Great post rousseau. Been there myself, though I wouldn’t have it any other way, really. There is something comforting about it, isn’t there.

“Taiwan Princess Index” Oooooh you hit the nail of the proverbial head! Understanding this is they key proper maintentance of familial relations (At least for me…I’ve got 3 sister out-laws) that periodically come to our house and camp out. Ethanol washes work for both indexes. I need not say a thing and I’m amused for a week by the things that pop-out.

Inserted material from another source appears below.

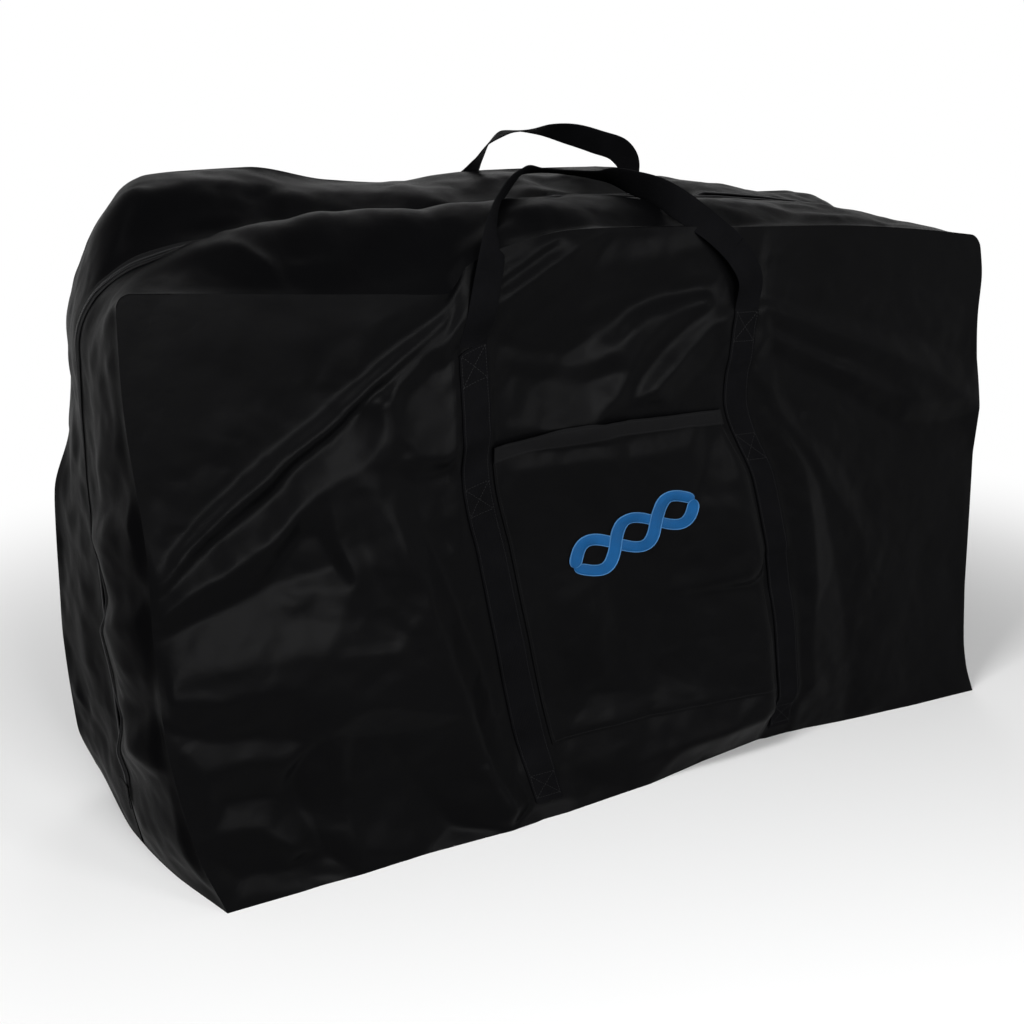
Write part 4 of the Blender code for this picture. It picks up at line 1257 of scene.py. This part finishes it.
def sewn_stops(panel, side, heights):
    """Stops of a handle along its sewn strap, lying and turned as the strap does."""
    cloth = form(panel)
    stops = []
    for v in heights:
        middle, height = np.array([side * STRAP_X]), np.array([v])
        place = cloth.at(middle, height, np.array([SEWN_HEIGHT]))[0]
        across = cloth.at(middle - side * 0.01, height)[0] - cloth.at(middle + side * 0.01, height)[0]
        stops.append((*place, *across / np.linalg.norm(across)))
    return stops


class BAG_OT_handles(bpy.types.Operator):
    """Both carry handles: webbing legs and the loops that slump over the top"""
    bl_idname = "bag.handles"
    bl_label = "Carry handles"

    def execute(self, context):
        sizes = context.scene.bag_sizes
        width, thick = sizes.webbing_width, sizes.webbing_thickness
        for panel, stops, free, depth, hinge, top in HANDLES:
            path = curve_through(sewn_stops(panel, -1, (free - 0.02, free)) + list(stops)
                                 + sewn_stops(panel, 1, (free, free - 0.02)), 0.004)[5:-5]
            lengths = run_lengths(path[:, :3])
            high = np.nonzero(path[:, 2] > top - 0.012)[0]
            first, last = high[0], high[-1]
            for hand, a, b in (("left", 0, first + 1), ("right", last, len(path))):
                leg = free_band(f"{panel}_handle_leg_{hand}_webbing", path[a:b], lengths[a], width, thick)
                finish_piece(leg, webbing(), "black_webbing", f"{panel}_handle_leg_{hand}")
                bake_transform(leg)
            loop = free_band(f"{panel}_handle_loop_webbing", path[first:last + 1], lengths[first], width,
                             thick)
            finish_piece(loop, webbing(), "black_webbing", f"{panel}_handle_loop")
            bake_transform(loop)
        return {"FINISHED"}


# Where each free handle goes, from its left strap to its right one: its middle, then the way its width lies
FRONT_LOOP = (
    (-0.222, -0.203, 0.735, 1.0, 0.0, 0.0),
    (-0.213, -0.204, 0.775, 0.98, 0.05, -0.15),
    (-0.202, -0.197, 0.810, 0.85, 0.12, -0.45),
    (-0.180, -0.160, 0.842, 0.40, 0.30, -0.85),
    (-0.143, -0.106, 0.866, -0.05, 0.39, -0.92),
    (-0.085, -0.035, 0.882, 0.0, 0.75, -0.65),
    (-0.030, 0.025, 0.888, 0.0, 1.0, -0.25),
    (0.030, 0.040, 0.884, 0.0, 1.0, -0.15),
    (0.085, 0.015, 0.876, 0.3, 0.8, -0.35),
    (0.098, -0.060, 0.868, 0.2, 0.35, -0.9),
    (0.100, -0.125, 0.858, -0.2, 0.25, -0.9),
    (0.112, -0.170, 0.838, -0.6, 0.1, -0.7),
    (0.138, -0.197, 0.812, -0.85, 0.0, -0.45),
    (0.168, -0.205, 0.782, -0.95, 0.0, -0.25),
    (0.190, -0.206, 0.745, -1.0, 0.0, -0.05),
)
REAR_LOOP = (
    (-0.196, 0.203, 0.760, 1.0, 0.0, 0.1),
    (-0.170, 0.209, 0.796, 0.85, 0.0, -0.4),
    (-0.128, 0.212, 0.822, 0.6, 0.0, -0.75),
    (-0.082, 0.212, 0.842, 0.6, 0.05, -0.75),
    (-0.048, 0.206, 0.866, 0.75, 0.35, -0.5),
    (-0.032, 0.192, 0.896, 0.6, 0.75, -0.2),
    (-0.020, 0.174, 0.922, 0.35, 0.95, -0.1),
    (0.000, 0.164, 0.936, 0.0, 1.0, 0.0),
    (0.030, 0.162, 0.938, 0.0, 1.0, -0.05),
    (0.070, 0.165, 0.938, 0.0, 0.9, -0.4),
    (0.120, 0.166, 0.929, 0.0, 0.6, -0.75),
    (0.165, 0.168, 0.916, -0.1, 0.5, -0.85),
    (0.212, 0.176, 0.900, -0.3, 0.4, -0.8),
    (0.240, 0.192, 0.872, -0.8, 0.1, -0.5),
    (0.238, 0.203, 0.835, -1.0, 0.0, -0.2),
    (0.215, 0.205, 0.780, -1.0, 0.0, -0.1),
)

# Each handle's panel, loop and free height, its hinges' depth, the legs' hinge zone and the loop's hinge
HANDLES = (
    ("front", FRONT_LOOP, FRONT_FREE, -HALF_DEPTH, (0.685, 0.715), 0.800),
    ("rear", REAR_LOOP, REAR_FREE, HALF_DEPTH, (0.705, 0.735), 0.860),
)

# The zip: its ends on the outline, a tooth's size, and the folded tape over each end
ZIP_START, ZIP_END = 0.1025, GIRTH - 0.1070
TOOTH = (0.00125, 0.0027, 0.0019)
TAB_HALF = 0.020
TAB_HEIGHTS = (0.073, 0.104)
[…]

Yep. They must be on the rag or something. I enjoyed your post, a good laugh.[/quote]
I thought it was funny, too. :idunno:

I enjoyed that, rousseau.

Princess index is hilarious.

Oh, how I wish there was an ex-pat forum here in Croatia so I could read furriners post this kind of shit about Croatians and Croatian women in particular. There’s some really good, unexploited material here, I tell you! Princess indexes would be on par with those of Taiwanese ladies, I’m sure. Alas!

feed her.
And engage in social discourse.
Let her know that there are far, far worse places than southern ontario.
Having spent almost a month in that/this suckhole, it’s quite readily apparent how appallingly negligent the locals are. Having grown immune to the stuff, it’s still rather scary.